Parameter Type Description Required
wp_stats list Within-population statistics to compute Y
xp_stats list Cross-population statistics to compute Y
wtjd_window_sizes list Window sizes in base pairs for windowed tajima's d (wtjd) statistic Y
wtjd_step_size_ratios list Step size as fraction of window in base pair for wtjd statistic Y
mtjd_window_sizes list Window sizes in SNPs for moving tajima's d (mtjd) statistic Y
mtjd_step_size_ratios list Step size as fraction of window in SNPs for mtjd statistic Y
dtjd_moving_window_sizes list Window sizes in SNPs for xp moving delta tajima's d (dtjd) statistic Y
dtjd_moving_step_size_ratios list Step size as fraction of window in SNPs for cross population dtjd statistic Y
top_proportion float Top proportion for outlier identification Y

dadi-cli.yaml

Example

# Data type
unfolded: True

# Demographic models
demog_1d: two_epoch
demog_1d_p0: "0.5 5 0.5"
demog_1d_ub: "10 10 1"
demog_1d_lb: "10e-5 10e-5 0"

# DFE models
dfe_1d: lognormal
dfe_1d_p0: "5 5 0.5"
dfe_1d_ub: "100 1000 1"
dfe_1d_lb: "10e-5 10e-5 0"

# Grid sizes
dm_grid_size: "300 400 500"
dfe_grid_size: "300 400 500"

# Gamma points for generating caches
gamma_pts: 100

# Ratio of non-synonymous/synonymous mutation rates
ratio: 2.31

# Number of optimization runs
optimizations: 50

# Bootstrap parameters
bootstrap_replicates: 100
chunk_size: 1000000

# Frequency spectrum flags
mask_singletons: false

Parameters

Parameter Type Description Required
unfolded boolean Use polarized/unfolded allele frequency spectrum Y
demog_1d string 1D demographic model name Y
demog_1d_p0 string Initial parameters for 1D demographic model Y
demog_1d_ub string Upper bounds for 1D demographic model parameters Y
demog_1d_lb string Lower bounds for 1D demographic model parameters Y
dfe_1d string 1D DFE model name Y
dfe_1d_p0 string Initial parameters for 1D DFE model Y
dfe_1d_ub string Upper bounds for 1D DFE model parameters Y
dfe_1d_lb string Lower bounds for 1D DFE model parameters Y
dm_grid_size string Grid sizes for demographic inference Y
dfe_grid_size string Grid for DFE inference Y
gamma_pts integer Number of gamma points for cache generation Y
ratio float Ratio of non-synonymous to synonymous mutation rates Y
optimizations integer Number of optimization runs Y
bootstrap_replicates integer Number of bootstrap replicates Y
chunk_size integer Chunk size for bootstrapping Y
mask_singletons boolean Whether to mask singleton variants Y

Important Notes

  1. Ancestral Alleles: If anc_alleles is not provided, polarization-dependent analyses (selscan, betascan with unfolded=True, dadi with unfolded=True) will not run.

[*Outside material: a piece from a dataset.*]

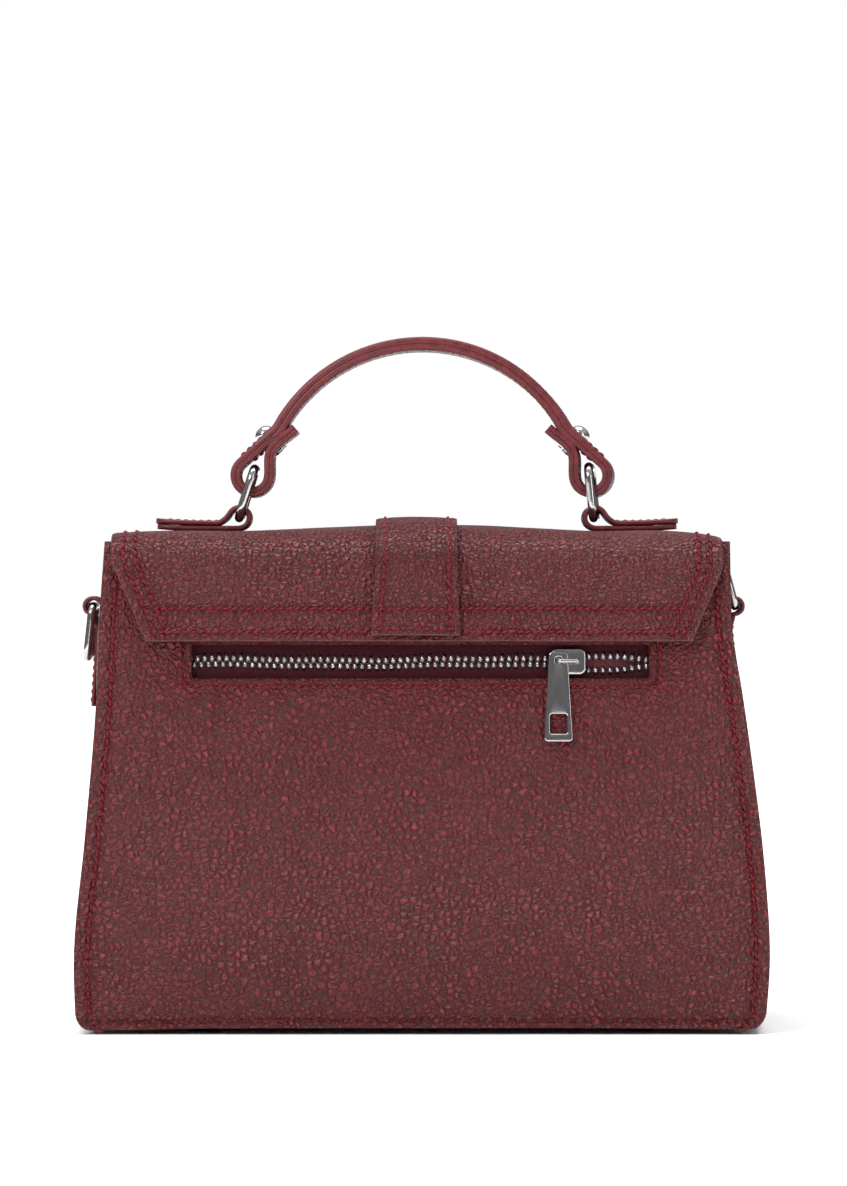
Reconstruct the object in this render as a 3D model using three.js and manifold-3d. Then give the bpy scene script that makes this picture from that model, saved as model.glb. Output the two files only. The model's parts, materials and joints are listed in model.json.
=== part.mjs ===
// A leather satchel: a leaning box body, a flap that folds over its top, and an arched top handle.
// Millimetres, +Z up. The origin is under the middle of the base, on the plane that the feet
// stand on. -Y is the back of the bag, with the zip pocket, and +Y is its front.
import * as THREE from 'three';
import * as BufferGeometryUtils from 'three/addons/utils/BufferGeometryUtils.js';
import Module from 'manifold-3d';

const wasm = await Module();
wasm.setup();

const DEG = Math.PI / 180;

// ---- driving dimensions -------------------------------------------------------------------
const baseWidth = 270;          // across the bottom edges of the back and front panels
const topWidth = 247;           // across their top edges
const baseDepth = 124;
const topDepth = 84;
const bodyTop = 189.2;          // top edge of the panels
const panelBottom = 2.5;        // lowest edge of the panels, above the floor
const leather = 2;              // panels and gussets
const gap = 0.3;                // between pieces that touch
const cornerRadius = 6;         // lower corners of the two panels

const gussetInset = 1;          // gusset face inside the panel edges
const gussetFlat = 18;          // half width of the flat middle of a gusset
const leftFold = 0;             // how far a gusset's middle folds in at the top
const rightFold = 8;

const footHeight = 2.7;
const footRadius = 6;
const footInsetX = 51;          // from the base's edges to a foot's middle
const footInsetY = 18;
const boardThickness = 2;
const liningThickness = 0.8;
const liningEase = 1.2;         // between the lining and the leather walls

const windowLeft = -89.4;       // zip window in the back panel
const windowRight = 87.8;
const windowHeight = 13.6;
const windowDrop = 46.5;        // from the body's top down to its middle line
const tapeThickness = 0.6;
const tapeWidth = 9.5;
const chainHalfGap = 0.8;       // from the middle line to the tips of the teeth
const toothPitch = 2.8;
const toothWidth = 1.3;
const toothLength = 2.2;
const beadWidth = 1;
const chainThickness = 2.2;
const stopLength = 3;
const sliderX = 56.3;
const sliderLength = 13.7;
const sliderHeight = 10.4;
const sliderPlate = 1.6;
const sliderWeb = 1;            // the post between the two rows of teeth
const bridgeWidth = 2.2;
const bridgePost = 1.6;
const bridgeSpan = 7.7;         // between the middles of the two posts
const bridgeBar = 1.4;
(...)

  2. VCF File Naming: VCF files must follow the pattern: {data_folder}/{vcf_prefix}{chromosome}{vcf_suffix}

    • Example with vcf_prefix: "full_chr": examples/data/Human/raw/full_chr21.vcf.gz
    • Example with vcf_prefix: "chr": resources/data/chr21.vcf.gz
    • Example with vcf_prefix: "": resources/data/21.vcf.gz
  3. Metadata Format: Tab-separated file with columns: Sample and Population

  4. Repeat Masking: Optional but recommended for balancing selection analysis. Set to empty string or null to disable.

  5. Step Size Ratios: Values from 0 to 1 represent the fraction of window size to step.

    • Example: window size = 100, step size ratio = 0.1 → step size = 10

Please check Snakemake Configuration documentation for additional information.